%%

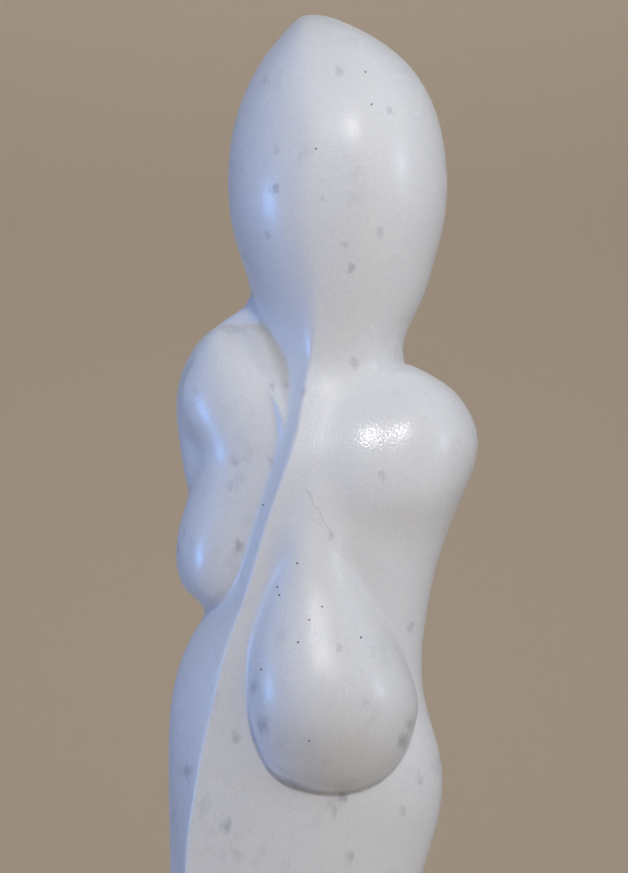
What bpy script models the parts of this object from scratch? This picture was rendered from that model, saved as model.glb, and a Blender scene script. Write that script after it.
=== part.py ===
"""Abstract standing woman, carved with its low base from one block of white marble.

Metres, +Z up, the front faces -Y, and the origin is on the ground under the middle of the base.
The form is a union of lofted masses that flow into each other: the body with its head and its ridge,
two shoulders, the fold that hangs from the left one, and the drop-shaped belly. The surface is read
off along rays that leave a line inside the figure.
"""

import math

import bpy
import numpy as np

# Sizes of the whole work
FIGURE_HEIGHT = 0.532  # from the top of the base to the crown
BASE_HEIGHT = 0.028
BASE_WIDTH = 0.118
BASE_DEPTH = 0.102
BASE_EDGE = 0.003  # round on the base's rims
BASE_SQUARENESS = 2.6  # 2 is an ellipse, more is squarer
FOOT_FILLET = 0.007  # where the figure grows out of the base

# How finely the surface is read, and how many triangles are kept of it
LOW_ROWS = 220
CROWN_ROWS = 20
COLUMNS = (64, 36, 56)  # from the ridge around the right side, around the back, and up to the ridge again
TRIANGLES = 9600

# The carving is set out in parts of the figure's height, each 1 mm at the real size
PARTS = 532.0
PART = FIGURE_HEIGHT / PARTS

# How the masses meet, in parts
RIDGE_ROUND = 0.8  # round of the ridge on the body
KEEL_ROUND = 6.0  # the same on the head, where it is only a soft keel
CHEST_HOLLOW = 8.0  # fill between the body and the right shoulder
NECK_HOLLOW = 4.0  # the same at the shoulder's top, beside the neck
ARM_CREASE = 1.5  # fill between the body and the left arm, in front
ARM_TOP = 9.0  # more beside the neck
FOLD_HOLLOW = 4.0  # fill between the left shoulder and the fold
FOLD_ROUND = 2.5  # round of the fold's crest
BACK_HOLLOW = 14.0  # more fill at the back, which is plain
BELLY_CREASE = 1.2  # fill around the belly's lower half
BELLY_SIDE = 1.5  # more on its upper left side
BELLY_TOP = 9.0  # more where it grows out of the chest
BELLY_SINK = 12.0  # how deep its top goes under the chest
BELLY_TURN = 0.13  # how far it turns to the right, as depth for each part across
BELLY_MIDDLE = 7.0  # how far to the right of the figure's middle it hangs

# How full the masses are in front, left and right of the ridge: 1 is flat, 2 is round, more is squarer
BODY_BOW = (1.0, 2.9)
HEAD_BOW = (1.75, 2.0)
SHOULDER_BOW = (3.0, 2.3)
FOLD_BOW = (2.5, 1.15)
BELLY_FOOT_BOW = (1.9, 2.1)
BELLY_BOW = (2.4, 2.5)
BACK_BOW = 2.2  # all masses at the back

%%

**GOAL OF THE EXERCISE:** Emit, unaltered, the lines from the top of the listing down through the line that holds "of white marble."; emit nothing else.

**FINISHED TASK:**
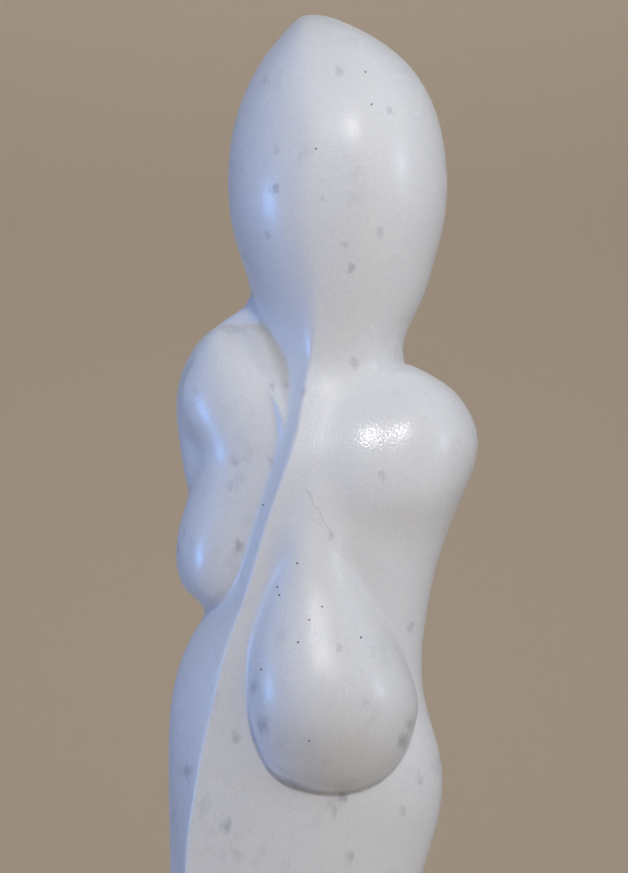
What bpy script models the parts of this object from scratch? This picture was rendered from that model, saved as model.glb, and a Blender scene script. Write that script after it.
=== part.py ===
"""Abstract standing woman, carved with its low base from one block of white marble.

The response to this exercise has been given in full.